Garden Tasks

Garden Tasks for May

Here you will get useful tips and hints to make sure that your garden stays lush and beautiful as the weather gets cooler this winter.

Food and Water

Feed pruned hedges with a liquid fertilizer such as Seagro or Nitrosol.

For lush container plants, regularly feed with Nitrosol or Supranure Plus.

Sweet peas need regular watering and a functional layer of mulch to protect their roots.

In subtropical areas, don’t water your mango trees before the end of July.

Feed your bulbs with Wonder’s Organic Granules.

Keep feeding Margaret Roberts Organic Supercharger (a safe liquid fertilizer) to winter vegetable seedlings; make sure the soil is moist before fertilizing.

If pansies start to stool, spray them with a trace element solution such as Trelmix.

Pests and Diseases

If your cypresses are infected with aphids, spray them with Metasystox, Aphicide or Ed’s Health Meridian.

Spray sweet peas with Ludwigs Insect Spray to ward off bugs and add Coppercount N to Ludwig’s Spray Stay to prevent fungal infections.

General Maintenance

Continue pruning hedges and topiary until new growth declines.

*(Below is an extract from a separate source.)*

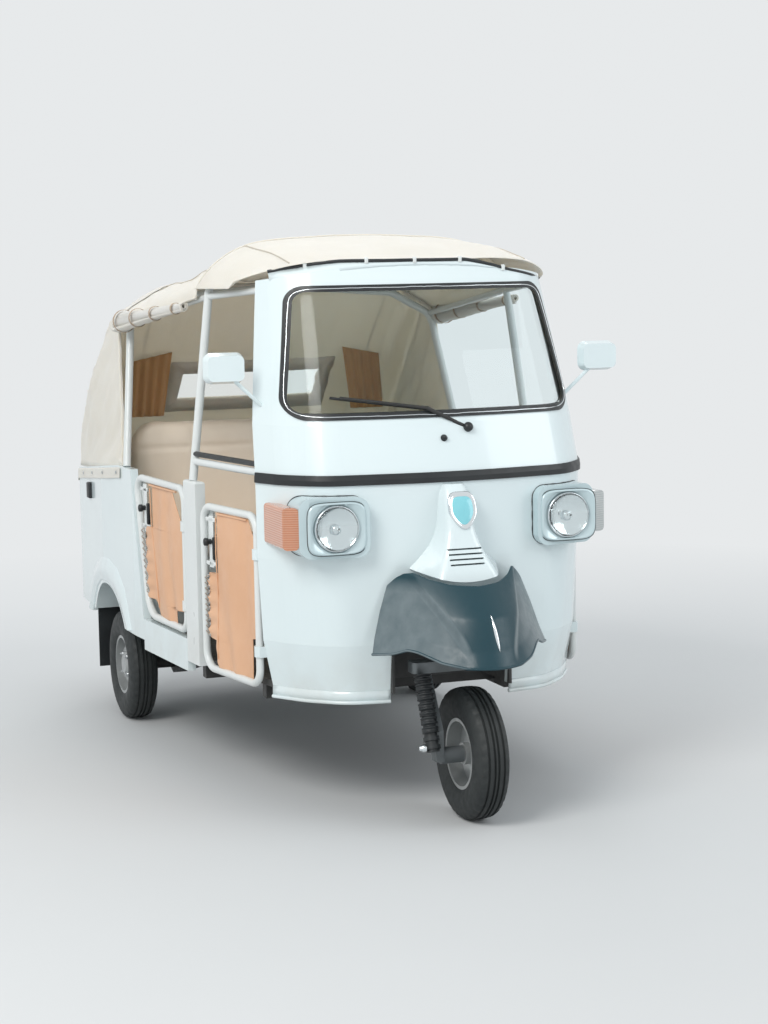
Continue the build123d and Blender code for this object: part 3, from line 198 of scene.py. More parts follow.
def moulded(name, color, shade, roughness=0.5, grain=900.0, grain_strength=0.25, coat=0.0, metallic=0.0):
    # plastic, rubber or painted castings with a fine grain
    mat, tree, shader = shader_material(name, Metallic=metallic, Coat_Weight=coat)
    tree.links.new(clouded(tree, 7.0, color, shade), shader.inputs["Base Color"])
    vary_roughness(tree, shader, 45.0, roughness * 0.85, roughness * 1.2)
    add_bump(tree, shader, noise_field(tree, grain, 3.0), grain_strength, 0.0003)
    return mat


def guard_with_painted_highlight(name, color, painted_highlight_grey):
    # dark plastic with a painted highlight: side faces below the top are painted grey, in noisy patches, as if
    # lit
    mat, tree, shader = shader_material(name)
    normal = add_node(tree, "ShaderNodeTexCoord").outputs["Normal"]
    facing = spread(tree, compute(tree, "ABSOLUTE", axes_of(tree, normal)["X"]), 0.0, 1.0, 0.52, 0.74)
    below_top = compute(tree, "MULTIPLY", facing, height_mask(tree, 0.715, 0.755))
    # painted highlight: how much grey is painted on the side faces
    painted_highlight = compute(tree, "MULTIPLY", below_top, spread(tree, noise_field(tree, 26.0, 6.0), 0.7, 1.0))
    tree.links.new(mix_color(tree, painted_highlight, color, painted_highlight_grey), shader.inputs["Base Color"])
    vary_roughness(tree, shader, 45.0, 0.30, 0.42)
    add_bump(tree, shader, noise_field(tree, 900.0, 3.0), 0.25, 0.0003)
    return mat


def woven(name, color, shade, pitch=0.0022, stain=(0.66, 0.60, 0.51), glow=0.0):
    # canvas: crossed threads, cloudy colour and a little staining
    mat, tree, shader = shader_material(
        name, Sheen_Weight=0.25, Subsurface_Weight=glow, Subsurface_Scale=0.012,
        Subsurface_Radius=(1.0, 0.92, 0.82),
    )
    axes = axes_of(tree, object_place(tree))
    threads = []
    for across in ("X", "Y"):
        total = compute(tree, "ADD", axes[across], axes["Z"])
        threads.append(compute(tree, "SINE", compute(tree, "MULTIPLY", total, 2 * math.pi / pitch)))
    weave = compute(tree, "MULTIPLY", threads[0], threads[1])
    cloudy = clouded(tree, 5.0, color, shade, 6.0)
    fine = clouded(tree, 260.0, cloudy, shade, 2.0, 0.5)
    tree.links.new(clouded(tree, 1.7, fine, stain, 8.0, 0.28, 0.52, 0.8), shader.inputs["Base Color"])
    vary_roughness(tree, shader, 60.0, 0.78, 0.95)
    first = add_bump(tree, shader, weave, 0.35, 0.0004)
    add_bump(tree, shader, noise_field(tree, 28.0, 5.0), 0.3, 0.003, first)
    return mat


def vinyl(name, color, shade, roughness=0.45, grain=650.0):
    # grained sheet, a little scuffed
    mat, tree, shader = shader_material(name)
    cloudy = clouded(tree, 4.5, color, shade, 6.0)
    tree.links.new(clouded(tree, 38.0, cloudy, shade, 8.0, 0.22, 0.60, 0.85), shader.inputs["Base Color"])
    vary_roughness(tree, shader, 22.0, roughness * 0.8, roughness * 1.25)
    cells = add_node(tree, "ShaderNodeTexVoronoi", {"Scale": grain})
    tree.links.new(object_place(tree), cells.inputs["Vector"])
    first = add_bump(tree, shader, cells.outputs["Distance"], 0.28, 0.0004)
    add_bump(tree, shader, noise_field(tree, 17.0, 4.0), 0.25, 0.003, first)
    return mat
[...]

Now is the ideal time to create new beds and redesign your garden.

Continue strutting sweet peas and remove side shoots as they appear.

Remove all dead leaves off of your water plants.

Divide perennials that flower in late winter and summer.

Prepare your pruning equipment.

In winter-rainfall areas, bring your garden furniture in out of the rain.

Advice for Autumn Gardens

Now’s the perfect time to reconsider the layout of your garden if you’re unhappy with it – the cooler weather is ideal for moving plants, and most plants can be successfully moved given enough fertilizer, sunshine and the right soil.

Autumn leaves make an excellent natural compost that also protects plants against the cold.

Plant pansies and violas for garden colour now: add sufficient quantities of 3:1:5, fertilizer, bone meal and compost to the soil before planting.

May is a good month for planting tulips, as the colder weather matches the European climate from which they originate; plant them away from walls or paving that reflect heat.